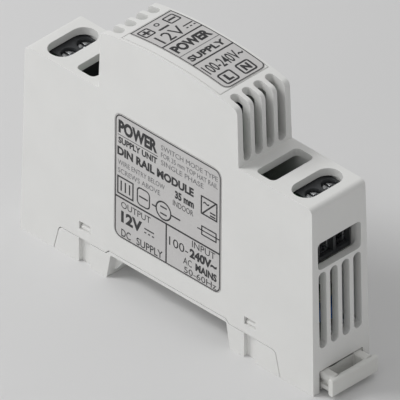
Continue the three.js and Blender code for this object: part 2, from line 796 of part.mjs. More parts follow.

· · · · · · ·

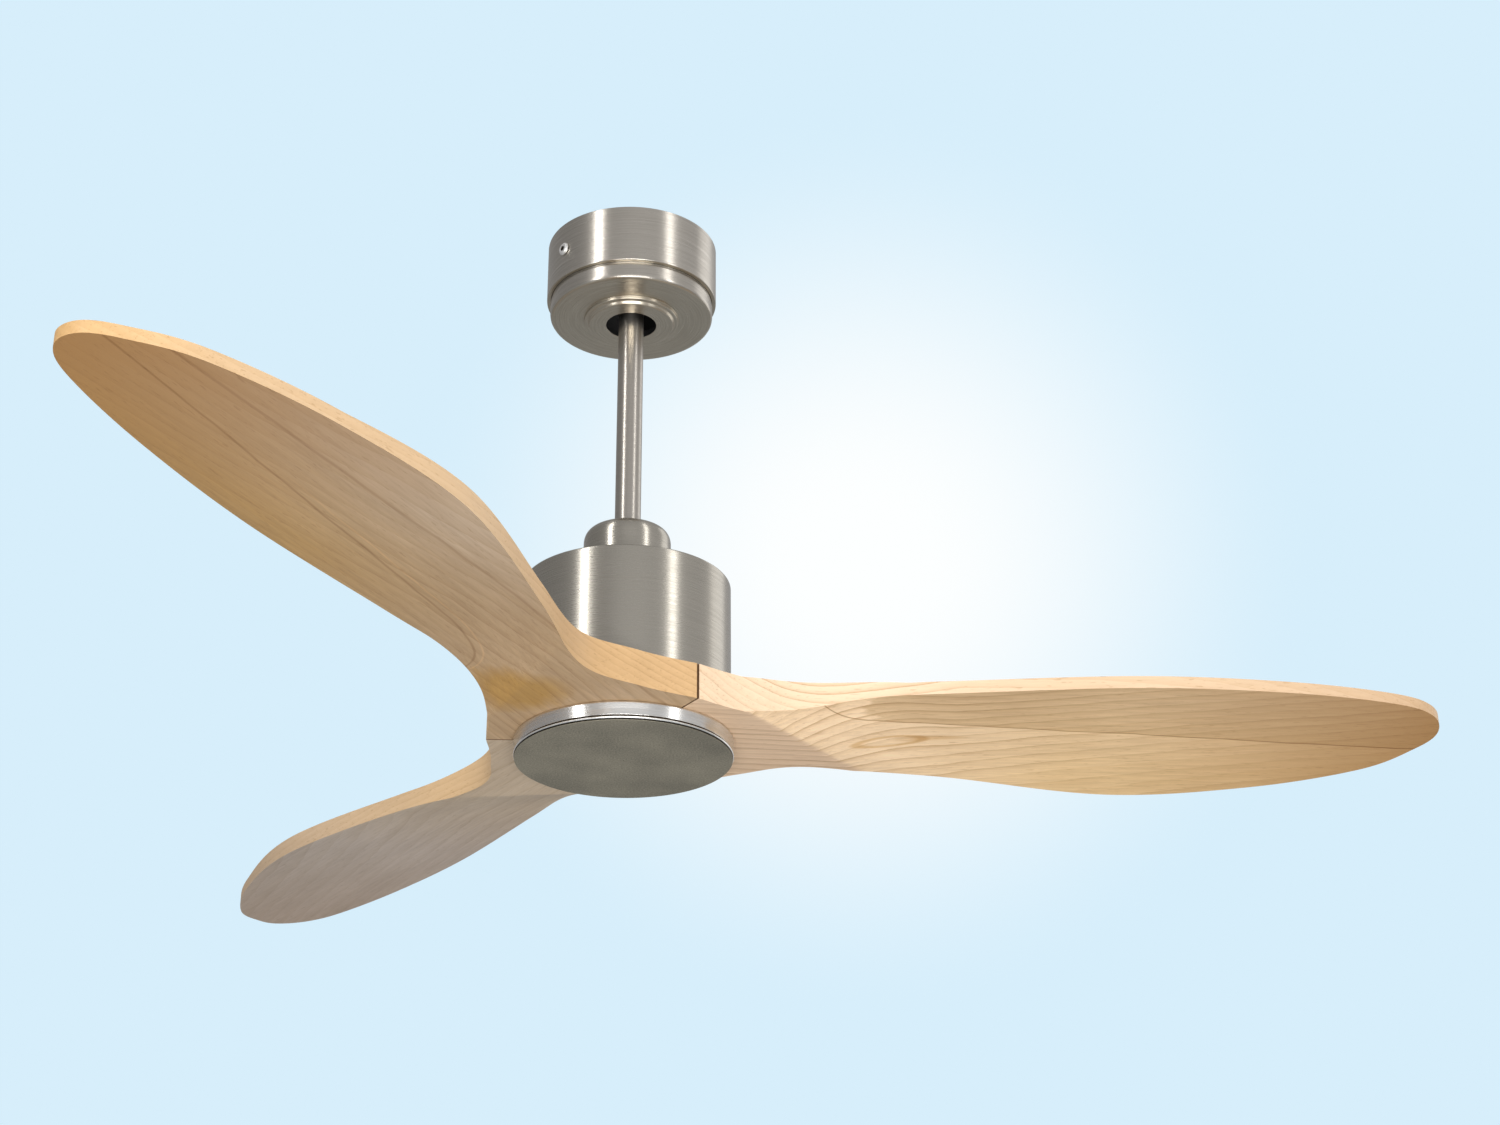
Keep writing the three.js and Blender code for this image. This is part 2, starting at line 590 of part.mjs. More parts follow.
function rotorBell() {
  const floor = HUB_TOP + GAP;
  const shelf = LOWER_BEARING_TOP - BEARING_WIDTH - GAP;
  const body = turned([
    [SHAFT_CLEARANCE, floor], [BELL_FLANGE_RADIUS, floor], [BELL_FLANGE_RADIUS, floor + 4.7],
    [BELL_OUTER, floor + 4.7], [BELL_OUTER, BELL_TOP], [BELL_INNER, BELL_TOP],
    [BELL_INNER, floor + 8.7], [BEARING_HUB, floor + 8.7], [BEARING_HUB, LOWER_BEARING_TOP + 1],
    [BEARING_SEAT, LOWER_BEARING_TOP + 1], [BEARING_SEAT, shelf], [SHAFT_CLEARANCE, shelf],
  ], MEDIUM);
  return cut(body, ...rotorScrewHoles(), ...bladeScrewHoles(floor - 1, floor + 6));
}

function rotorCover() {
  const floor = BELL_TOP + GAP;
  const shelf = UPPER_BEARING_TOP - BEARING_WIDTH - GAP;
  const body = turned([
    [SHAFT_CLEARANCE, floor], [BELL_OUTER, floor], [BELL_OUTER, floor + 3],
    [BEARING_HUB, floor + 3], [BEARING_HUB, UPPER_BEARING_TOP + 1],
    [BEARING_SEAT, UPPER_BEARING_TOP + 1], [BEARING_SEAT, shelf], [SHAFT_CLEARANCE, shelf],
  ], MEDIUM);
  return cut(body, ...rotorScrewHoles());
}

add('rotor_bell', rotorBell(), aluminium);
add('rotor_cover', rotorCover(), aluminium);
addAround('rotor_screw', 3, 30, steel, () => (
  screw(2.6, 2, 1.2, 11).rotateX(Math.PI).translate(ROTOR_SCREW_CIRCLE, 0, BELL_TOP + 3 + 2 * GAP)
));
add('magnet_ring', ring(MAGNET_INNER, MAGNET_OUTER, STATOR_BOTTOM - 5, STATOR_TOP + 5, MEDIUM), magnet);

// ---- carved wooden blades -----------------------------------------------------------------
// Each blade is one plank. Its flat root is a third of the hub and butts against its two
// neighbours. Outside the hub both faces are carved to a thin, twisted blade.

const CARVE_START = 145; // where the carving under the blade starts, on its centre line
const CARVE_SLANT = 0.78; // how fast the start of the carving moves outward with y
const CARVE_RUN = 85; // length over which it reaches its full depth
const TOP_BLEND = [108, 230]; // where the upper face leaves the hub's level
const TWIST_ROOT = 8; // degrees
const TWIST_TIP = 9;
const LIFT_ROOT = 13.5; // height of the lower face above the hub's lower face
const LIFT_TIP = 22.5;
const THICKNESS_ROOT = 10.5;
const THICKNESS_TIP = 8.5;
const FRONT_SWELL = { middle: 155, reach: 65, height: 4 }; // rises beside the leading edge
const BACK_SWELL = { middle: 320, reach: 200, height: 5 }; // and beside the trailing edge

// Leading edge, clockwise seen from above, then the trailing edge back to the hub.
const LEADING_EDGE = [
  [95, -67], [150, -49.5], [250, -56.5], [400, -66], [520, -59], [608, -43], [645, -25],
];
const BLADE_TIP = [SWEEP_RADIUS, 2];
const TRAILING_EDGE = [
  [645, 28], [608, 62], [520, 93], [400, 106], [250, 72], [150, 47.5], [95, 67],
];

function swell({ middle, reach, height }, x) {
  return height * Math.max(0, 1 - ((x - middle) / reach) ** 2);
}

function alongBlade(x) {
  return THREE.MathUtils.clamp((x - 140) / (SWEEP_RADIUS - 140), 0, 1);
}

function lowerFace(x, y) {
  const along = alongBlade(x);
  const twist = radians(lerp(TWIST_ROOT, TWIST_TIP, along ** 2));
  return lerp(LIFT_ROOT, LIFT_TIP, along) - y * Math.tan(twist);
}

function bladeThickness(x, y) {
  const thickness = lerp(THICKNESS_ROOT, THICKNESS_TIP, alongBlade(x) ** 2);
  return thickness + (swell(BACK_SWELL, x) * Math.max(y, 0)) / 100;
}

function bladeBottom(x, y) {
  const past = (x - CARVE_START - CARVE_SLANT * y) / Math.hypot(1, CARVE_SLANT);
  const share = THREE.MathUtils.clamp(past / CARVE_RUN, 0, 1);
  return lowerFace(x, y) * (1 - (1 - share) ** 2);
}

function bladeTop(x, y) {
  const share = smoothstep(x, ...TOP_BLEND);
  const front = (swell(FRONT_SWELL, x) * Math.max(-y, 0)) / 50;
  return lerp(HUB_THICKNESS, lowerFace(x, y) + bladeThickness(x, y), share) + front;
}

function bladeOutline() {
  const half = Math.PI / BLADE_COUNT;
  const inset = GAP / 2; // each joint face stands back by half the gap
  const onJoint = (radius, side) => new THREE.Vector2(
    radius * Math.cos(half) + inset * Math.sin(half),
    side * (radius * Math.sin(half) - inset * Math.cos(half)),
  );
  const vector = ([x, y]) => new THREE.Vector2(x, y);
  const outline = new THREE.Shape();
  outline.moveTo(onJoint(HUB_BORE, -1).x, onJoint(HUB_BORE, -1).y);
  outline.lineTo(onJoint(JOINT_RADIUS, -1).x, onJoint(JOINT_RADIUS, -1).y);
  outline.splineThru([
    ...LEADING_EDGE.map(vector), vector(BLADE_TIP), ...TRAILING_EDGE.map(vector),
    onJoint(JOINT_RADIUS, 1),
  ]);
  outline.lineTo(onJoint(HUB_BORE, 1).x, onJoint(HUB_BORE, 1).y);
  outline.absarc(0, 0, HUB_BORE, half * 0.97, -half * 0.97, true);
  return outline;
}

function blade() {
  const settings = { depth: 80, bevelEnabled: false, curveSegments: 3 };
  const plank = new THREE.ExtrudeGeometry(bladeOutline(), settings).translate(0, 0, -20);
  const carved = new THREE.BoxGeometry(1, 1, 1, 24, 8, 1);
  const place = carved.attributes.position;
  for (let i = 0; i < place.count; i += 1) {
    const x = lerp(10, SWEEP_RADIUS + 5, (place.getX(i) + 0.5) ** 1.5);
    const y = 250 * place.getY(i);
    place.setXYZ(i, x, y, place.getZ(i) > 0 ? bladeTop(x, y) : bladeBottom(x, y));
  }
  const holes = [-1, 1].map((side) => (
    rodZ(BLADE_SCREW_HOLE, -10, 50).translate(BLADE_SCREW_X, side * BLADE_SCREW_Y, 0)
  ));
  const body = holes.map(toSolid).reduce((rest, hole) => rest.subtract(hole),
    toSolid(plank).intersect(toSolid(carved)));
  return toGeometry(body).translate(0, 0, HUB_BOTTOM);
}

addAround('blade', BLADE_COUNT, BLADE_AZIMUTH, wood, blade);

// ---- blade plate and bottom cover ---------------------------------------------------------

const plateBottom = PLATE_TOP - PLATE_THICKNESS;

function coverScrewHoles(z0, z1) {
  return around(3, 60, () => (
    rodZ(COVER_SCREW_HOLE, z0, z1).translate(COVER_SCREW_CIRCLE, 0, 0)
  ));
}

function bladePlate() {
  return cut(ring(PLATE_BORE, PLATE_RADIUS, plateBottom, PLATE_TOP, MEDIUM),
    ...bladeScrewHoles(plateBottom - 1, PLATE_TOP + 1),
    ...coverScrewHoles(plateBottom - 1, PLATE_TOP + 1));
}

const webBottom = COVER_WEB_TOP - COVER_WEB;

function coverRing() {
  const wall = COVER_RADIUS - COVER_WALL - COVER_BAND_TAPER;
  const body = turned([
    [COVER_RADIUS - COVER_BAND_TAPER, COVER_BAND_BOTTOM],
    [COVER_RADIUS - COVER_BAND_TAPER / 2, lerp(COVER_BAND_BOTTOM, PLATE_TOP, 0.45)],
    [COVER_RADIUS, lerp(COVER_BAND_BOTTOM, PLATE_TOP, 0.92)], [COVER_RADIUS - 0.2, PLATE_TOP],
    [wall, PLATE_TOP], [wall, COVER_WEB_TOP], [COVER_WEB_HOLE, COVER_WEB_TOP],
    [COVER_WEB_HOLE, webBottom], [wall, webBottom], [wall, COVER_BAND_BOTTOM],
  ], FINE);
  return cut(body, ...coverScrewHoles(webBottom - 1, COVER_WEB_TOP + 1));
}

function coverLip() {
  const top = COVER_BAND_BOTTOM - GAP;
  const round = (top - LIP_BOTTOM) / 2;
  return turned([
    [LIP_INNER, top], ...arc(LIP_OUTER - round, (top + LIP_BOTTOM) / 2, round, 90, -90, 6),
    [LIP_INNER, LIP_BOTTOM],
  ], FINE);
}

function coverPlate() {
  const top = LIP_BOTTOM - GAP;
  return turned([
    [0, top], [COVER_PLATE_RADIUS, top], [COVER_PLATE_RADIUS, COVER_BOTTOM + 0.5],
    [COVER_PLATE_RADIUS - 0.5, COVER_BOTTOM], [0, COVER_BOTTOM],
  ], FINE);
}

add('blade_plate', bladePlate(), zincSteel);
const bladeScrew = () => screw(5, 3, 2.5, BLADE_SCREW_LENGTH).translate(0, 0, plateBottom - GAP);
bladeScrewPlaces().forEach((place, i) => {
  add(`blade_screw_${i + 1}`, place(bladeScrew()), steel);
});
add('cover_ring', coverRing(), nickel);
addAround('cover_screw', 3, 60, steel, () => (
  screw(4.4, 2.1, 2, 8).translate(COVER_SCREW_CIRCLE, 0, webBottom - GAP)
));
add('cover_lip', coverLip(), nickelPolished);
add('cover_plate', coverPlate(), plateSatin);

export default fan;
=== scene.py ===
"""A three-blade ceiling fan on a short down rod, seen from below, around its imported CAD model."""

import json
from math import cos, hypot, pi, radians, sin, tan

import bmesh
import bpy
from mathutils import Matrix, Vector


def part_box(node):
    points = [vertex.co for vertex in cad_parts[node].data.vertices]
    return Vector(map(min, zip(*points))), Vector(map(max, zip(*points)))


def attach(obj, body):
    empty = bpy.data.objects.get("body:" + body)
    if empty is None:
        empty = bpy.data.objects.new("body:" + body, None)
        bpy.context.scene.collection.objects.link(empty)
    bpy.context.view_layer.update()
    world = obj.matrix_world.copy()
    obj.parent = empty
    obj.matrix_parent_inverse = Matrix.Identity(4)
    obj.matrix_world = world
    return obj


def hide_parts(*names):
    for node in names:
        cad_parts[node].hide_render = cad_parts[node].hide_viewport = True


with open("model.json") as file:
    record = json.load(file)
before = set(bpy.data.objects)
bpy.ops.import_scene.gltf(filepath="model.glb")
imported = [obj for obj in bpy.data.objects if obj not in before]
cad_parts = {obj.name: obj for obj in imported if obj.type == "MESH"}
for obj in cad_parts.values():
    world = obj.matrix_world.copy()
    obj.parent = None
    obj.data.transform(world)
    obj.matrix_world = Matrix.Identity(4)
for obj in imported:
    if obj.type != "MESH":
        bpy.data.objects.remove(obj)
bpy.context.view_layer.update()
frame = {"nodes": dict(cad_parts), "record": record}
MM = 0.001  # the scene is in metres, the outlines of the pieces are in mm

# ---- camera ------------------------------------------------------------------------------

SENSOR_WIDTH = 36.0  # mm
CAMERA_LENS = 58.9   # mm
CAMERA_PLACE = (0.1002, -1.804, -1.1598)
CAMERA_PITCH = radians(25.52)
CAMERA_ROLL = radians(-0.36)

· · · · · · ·

**PROBLEM REQUIREMENTS:**
Exact duplication is required for the lines above, from the line that contains "add('blade_plate', bladePlate(), zincSteel);" to the line that contains "points = [vertex.co", inclusive; omit all others.

**EXPECTED ANSWER:**
add('blade_plate', bladePlate(), zincSteel);
const bladeScrew = () => screw(5, 3, 2.5, BLADE_SCREW_LENGTH).translate(0, 0, plateBottom - GAP);
bladeScrewPlaces().forEach((place, i) => {
  add(`blade_screw_${i + 1}`, place(bladeScrew()), steel);
});
add('cover_ring', coverRing(), nickel);
addAround('cover_screw', 3, 60, steel, () => (
  screw(4.4, 2.1, 2, 8).translate(COVER_SCREW_CIRCLE, 0, webBottom - GAP)
));
add('cover_lip', coverLip(), nickelPolished);
add('cover_plate', coverPlate(), plateSatin);

export default fan;
=== scene.py ===
"""A three-blade ceiling fan on a short down rod, seen from below, around its imported CAD model."""

import json
from math import cos, hypot, pi, radians, sin, tan

import bmesh
import bpy
from mathutils import Matrix, Vector


def part_box(node):
    points = [vertex.co for vertex in cad_parts[node].data.vertices]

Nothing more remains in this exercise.